My fear is not fear as much as it is dread — it is impossible to explain the dynamics of this election to a child whose very future depends on the decisions of our government. How can I explain to you, my daughter, that the man who shall become your president has demonstrated an almost pathological desire to belittle, humiliate, abuse, and objectify women? How can I encourage you to utilize your mind as your strongest asset when we are going to be led by a man who has expressed that a woman’s physical attributes are of utmost importance? I fear a world where our male allies are intimidated and forced to abandon our side during our fight for gender equality. I fear that the hopes of universal parental leave, equal pay for equal work, fair representation, and women’s reproductive health issues will be set back 50 years. I fear that these things will come to your knowledge in a manner I cannot control or siphon. I fear that these truths may hurt you and shatter your belief in your magnificence.

As the election results crept in, I tried to draw comfort in previous elections where outcomes often seemed to favor Republicans in the beginning of the night. But then as the clock drew closer to midnight and the map shone crimson, anxiety filled me. Still I clung to the hope that the liberal population centers would outperform expectations and carry her to victory, but once Pennsylvania fell into the Republican column, I turned off the TV and stared at my husband. Shock is a word that completely undermines the levels of panic that silently reverberated between us. We were both well aware of his promises to ban Muslims, register Muslims, monitor Muslims, and scapegoat Muslims.

Suddenly the only place we have called home echoed a resounding “Get out!” at us and we heard it clearly. That night we slept with eyes wide open, like those awaiting impending doom. The morning would bring our young children demanding election results and an explanation neither of us was prepared to give. So am I afraid, my love? Yes, I am afraid. But not of Donald Trump — I am afraid of the forces he has awoken and emboldened. I am afraid of those who will look to scapegoat us and impinge on our civil rights. I am afraid of the aftermath of a Trump presidency. I am afraid of the hatred and the division. I am afraid that hate will materialize in front of you and shatter your innocence and your faith in this country and your fellow man. I am afraid that the beauty of this country, its rainbow of alliances and possibilities will be sacrificed at the altar of his ego. I am afraid that my faith in the inherent goodness of those around me is in fact naïveté and blind optimism.

Not too long ago, as I sat in an 11th-grade history class at Sharon High School, a new section was introduced to the curriculum. It was called Facing History and Ourselves. It was a class focused on identifying and therefore preventing the root causes of genocide and ensuring the Holocaust never happened again. I remember reading about the steps it took to dehumanize and demonize minorities to the point where the majority of the country could watch them be carted off by the millions to their eventual death.

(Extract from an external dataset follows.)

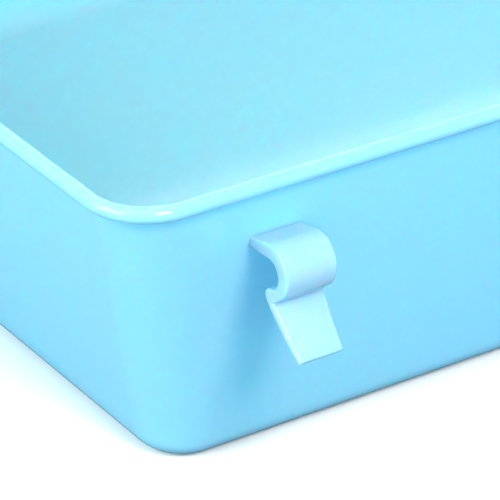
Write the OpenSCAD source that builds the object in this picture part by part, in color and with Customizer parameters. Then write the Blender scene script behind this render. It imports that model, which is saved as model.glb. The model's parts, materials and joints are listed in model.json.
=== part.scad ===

I remember thinking how ancient and impossible it all seemed, how it must have been a uniquely German problem. Yet this election cycle, as I watched Donald Trump’s improbable rise to the highest office in the land, my shock solidified into resignation. I finally understood the necessity of studying and learning from our history. His entire campaign has been rooted in dehumanizing, demonizing, and scapegoating defenseless minorities. And what had seemed an impossibility only a few weeks ago became a grim reality. So, my love, yes, I am afraid. I am experiencing a kind of fear rooted in dread and knowledge that humanity can so easily be swayed against its own self. I fear that we have only just seen the beginning, and that you and I, we are not a part of his plan for the revival of America’s greatness.

Despite all this, there is a bright spot to which I desperately cling. I see a future full of people who believe in that bright shining rainbow of possibility. I see my generation and yours becoming fluent in words like social justice, privilege, equality, opportunity, generosity, and most of all, love. We think as a community, as a unit. I hope that I am not being presumptuous when I write that we will not be jaded out of our idealism like earlier generations. I hope that my fellow millennials will take this election as a warning sign of what happens when we are complacent, our worst nightmares for our country and our children, might just become our reality.